EXERCISE TASK
Make an exact copy of the lines below.

Stored data entries
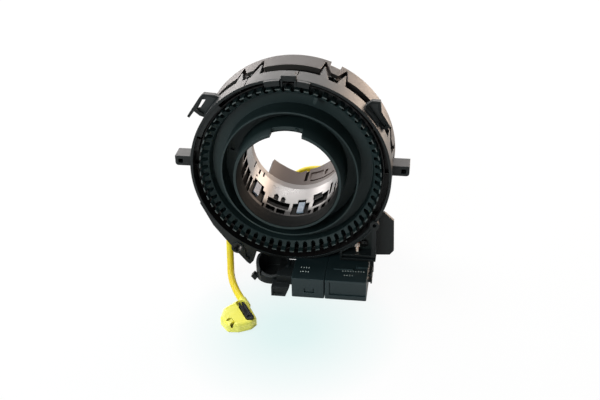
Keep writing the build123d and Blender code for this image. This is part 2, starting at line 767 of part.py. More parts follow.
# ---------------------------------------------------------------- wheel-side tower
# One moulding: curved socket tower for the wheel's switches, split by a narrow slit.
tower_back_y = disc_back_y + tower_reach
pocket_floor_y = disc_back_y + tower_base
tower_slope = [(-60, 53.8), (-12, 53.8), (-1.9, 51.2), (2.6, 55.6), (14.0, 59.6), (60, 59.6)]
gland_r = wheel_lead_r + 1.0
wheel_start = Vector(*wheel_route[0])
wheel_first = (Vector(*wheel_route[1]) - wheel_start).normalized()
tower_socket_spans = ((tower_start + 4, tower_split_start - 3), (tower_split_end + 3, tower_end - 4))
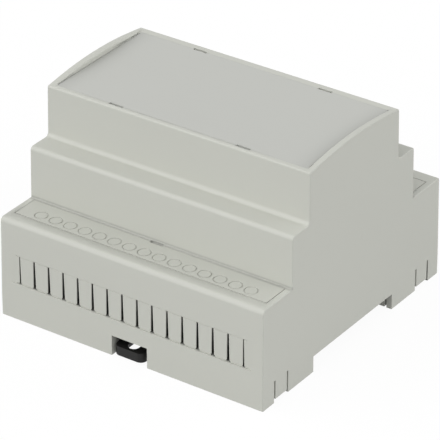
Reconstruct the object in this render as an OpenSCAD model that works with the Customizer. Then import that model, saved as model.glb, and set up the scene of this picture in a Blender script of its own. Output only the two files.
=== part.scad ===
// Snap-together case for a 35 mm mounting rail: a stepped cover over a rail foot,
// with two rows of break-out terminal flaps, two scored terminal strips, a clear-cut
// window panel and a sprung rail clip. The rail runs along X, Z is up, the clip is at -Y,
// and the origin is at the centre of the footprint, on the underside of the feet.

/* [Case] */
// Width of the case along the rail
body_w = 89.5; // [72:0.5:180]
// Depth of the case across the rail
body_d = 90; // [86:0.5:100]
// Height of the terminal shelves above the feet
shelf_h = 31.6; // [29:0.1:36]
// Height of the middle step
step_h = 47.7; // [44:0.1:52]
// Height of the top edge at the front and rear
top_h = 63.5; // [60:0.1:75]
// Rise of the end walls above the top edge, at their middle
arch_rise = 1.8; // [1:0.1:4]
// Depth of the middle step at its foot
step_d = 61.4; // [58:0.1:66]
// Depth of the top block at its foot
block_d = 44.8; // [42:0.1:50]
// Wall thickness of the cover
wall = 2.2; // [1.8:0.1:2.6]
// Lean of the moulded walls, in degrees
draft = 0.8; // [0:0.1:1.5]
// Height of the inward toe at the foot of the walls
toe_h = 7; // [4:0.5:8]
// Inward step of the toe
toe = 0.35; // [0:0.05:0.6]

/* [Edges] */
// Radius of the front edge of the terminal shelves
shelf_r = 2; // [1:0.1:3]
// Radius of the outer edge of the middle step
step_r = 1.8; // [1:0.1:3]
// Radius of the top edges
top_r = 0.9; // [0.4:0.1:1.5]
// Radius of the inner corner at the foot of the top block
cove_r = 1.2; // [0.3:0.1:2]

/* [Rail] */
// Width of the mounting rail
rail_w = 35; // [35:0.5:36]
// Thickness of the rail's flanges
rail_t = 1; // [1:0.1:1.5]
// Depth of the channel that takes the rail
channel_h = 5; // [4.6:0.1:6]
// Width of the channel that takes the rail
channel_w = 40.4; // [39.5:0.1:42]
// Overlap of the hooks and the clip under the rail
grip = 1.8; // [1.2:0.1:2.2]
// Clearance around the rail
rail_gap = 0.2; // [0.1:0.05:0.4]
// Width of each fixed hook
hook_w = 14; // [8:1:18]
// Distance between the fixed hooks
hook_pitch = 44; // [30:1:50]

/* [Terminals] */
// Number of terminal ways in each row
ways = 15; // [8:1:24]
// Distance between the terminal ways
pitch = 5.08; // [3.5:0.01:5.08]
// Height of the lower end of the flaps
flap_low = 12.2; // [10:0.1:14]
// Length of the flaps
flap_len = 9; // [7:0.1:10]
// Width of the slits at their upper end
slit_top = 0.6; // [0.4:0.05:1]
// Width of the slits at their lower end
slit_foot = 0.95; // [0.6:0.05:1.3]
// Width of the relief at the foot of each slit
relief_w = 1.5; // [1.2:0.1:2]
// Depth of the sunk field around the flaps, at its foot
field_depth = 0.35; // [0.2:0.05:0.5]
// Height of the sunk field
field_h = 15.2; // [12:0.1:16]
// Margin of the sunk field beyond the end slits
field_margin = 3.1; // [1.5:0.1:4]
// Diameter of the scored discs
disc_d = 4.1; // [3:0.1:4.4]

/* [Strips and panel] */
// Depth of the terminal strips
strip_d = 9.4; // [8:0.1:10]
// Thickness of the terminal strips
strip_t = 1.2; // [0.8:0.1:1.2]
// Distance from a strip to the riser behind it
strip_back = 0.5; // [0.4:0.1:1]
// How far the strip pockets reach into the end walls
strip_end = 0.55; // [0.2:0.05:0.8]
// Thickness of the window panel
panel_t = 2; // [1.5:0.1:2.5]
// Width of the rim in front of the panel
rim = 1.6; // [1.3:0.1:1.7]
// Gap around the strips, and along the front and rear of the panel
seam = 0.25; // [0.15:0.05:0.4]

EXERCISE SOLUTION
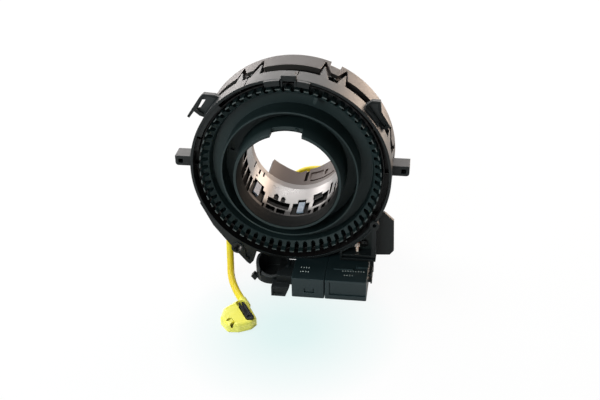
Keep writing the build123d and Blender code for this image. This is part 2, starting at line 767 of part.py. More parts follow.
# ---------------------------------------------------------------- wheel-side tower
# One moulding: curved socket tower for the wheel's switches, split by a narrow slit.
tower_back_y = disc_back_y + tower_reach
pocket_floor_y = disc_back_y + tower_base
tower_slope = [(-60, 53.8), (-12, 53.8), (-1.9, 51.2), (2.6, 55.6), (14.0, 59.6), (60, 59.6)]
gland_r = wheel_lead_r + 1.0
wheel_start = Vector(*wheel_route[0])
wheel_first = (Vector(*wheel_route[1]) - wheel_start).normalized()
tower_socket_spans = ((tower_start + 4, tower_split_start - 3), (tower_split_end + 3, tower_end - 4))
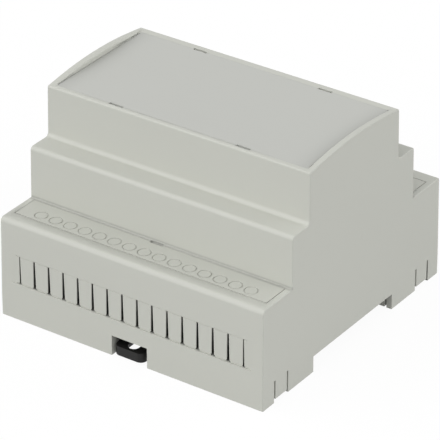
Reconstruct the object in this render as an OpenSCAD model that works with the Customizer. Then import that model, saved as model.glb, and set up the scene of this picture in a Blender script of its own. Output only the two files.
=== part.scad ===
// Snap-together case for a 35 mm mounting rail: a stepped cover over a rail foot,
// with two rows of break-out terminal flaps, two scored terminal strips, a clear-cut
// window panel and a sprung rail clip. The rail runs along X, Z is up, the clip is at -Y,
// and the origin is at the centre of the footprint, on the underside of the feet.

/* [Case] */
// Width of the case along the rail
body_w = 89.5; // [72:0.5:180]
// Depth of the case across the rail
body_d = 90; // [86:0.5:100]
// Height of the terminal shelves above the feet
shelf_h = 31.6; // [29:0.1:36]
// Height of the middle step
step_h = 47.7; // [44:0.1:52]
// Height of the top edge at the front and rear
top_h = 63.5; // [60:0.1:75]
// Rise of the end walls above the top edge, at their middle
arch_rise = 1.8; // [1:0.1:4]
// Depth of the middle step at its foot
step_d = 61.4; // [58:0.1:66]
// Depth of the top block at its foot
block_d = 44.8; // [42:0.1:50]
// Wall thickness of the cover
wall = 2.2; // [1.8:0.1:2.6]
// Lean of the moulded walls, in degrees
draft = 0.8; // [0:0.1:1.5]
// Height of the inward toe at the foot of the walls
toe_h = 7; // [4:0.5:8]
// Inward step of the toe
toe = 0.35; // [0:0.05:0.6]

/* [Edges] */
// Radius of the front edge of the terminal shelves
shelf_r = 2; // [1:0.1:3]
// Radius of the outer edge of the middle step
step_r = 1.8; // [1:0.1:3]
// Radius of the top edges
top_r = 0.9; // [0.4:0.1:1.5]
// Radius of the inner corner at the foot of the top block
cove_r = 1.2; // [0.3:0.1:2]

/* [Rail] */
// Width of the mounting rail
rail_w = 35; // [35:0.5:36]
// Thickness of the rail's flanges
rail_t = 1; // [1:0.1:1.5]
// Depth of the channel that takes the rail
channel_h = 5; // [4.6:0.1:6]
// Width of the channel that takes the rail
channel_w = 40.4; // [39.5:0.1:42]
// Overlap of the hooks and the clip under the rail
grip = 1.8; // [1.2:0.1:2.2]
// Clearance around the rail
rail_gap = 0.2; // [0.1:0.05:0.4]
// Width of each fixed hook
hook_w = 14; // [8:1:18]
// Distance between the fixed hooks
hook_pitch = 44; // [30:1:50]

/* [Terminals] */
// Number of terminal ways in each row
ways = 15; // [8:1:24]
// Distance between the terminal ways
pitch = 5.08; // [3.5:0.01:5.08]
// Height of the lower end of the flaps
flap_low = 12.2; // [10:0.1:14]
// Length of the flaps
flap_len = 9; // [7:0.1:10]
// Width of the slits at their upper end
slit_top = 0.6; // [0.4:0.05:1]
// Width of the slits at their lower end
slit_foot = 0.95; // [0.6:0.05:1.3]
// Width of the relief at the foot of each slit
relief_w = 1.5; // [1.2:0.1:2]
// Depth of the sunk field around the flaps, at its foot
field_depth = 0.35; // [0.2:0.05:0.5]
// Height of the sunk field
field_h = 15.2; // [12:0.1:16]
// Margin of the sunk field beyond the end slits
field_margin = 3.1; // [1.5:0.1:4]
// Diameter of the scored discs
disc_d = 4.1; // [3:0.1:4.4]

/* [Strips and panel] */
// Depth of the terminal strips
strip_d = 9.4; // [8:0.1:10]
// Thickness of the terminal strips
strip_t = 1.2; // [0.8:0.1:1.2]
// Distance from a strip to the riser behind it
strip_back = 0.5; // [0.4:0.1:1]
// How far the strip pockets reach into the end walls
strip_end = 0.55; // [0.2:0.05:0.8]
// Thickness of the window panel
panel_t = 2; // [1.5:0.1:2.5]
// Width of the rim in front of the panel
rim = 1.6; // [1.3:0.1:1.7]
// Gap around the strips, and along the front and rear of the panel
seam = 0.25; // [0.15:0.05:0.4]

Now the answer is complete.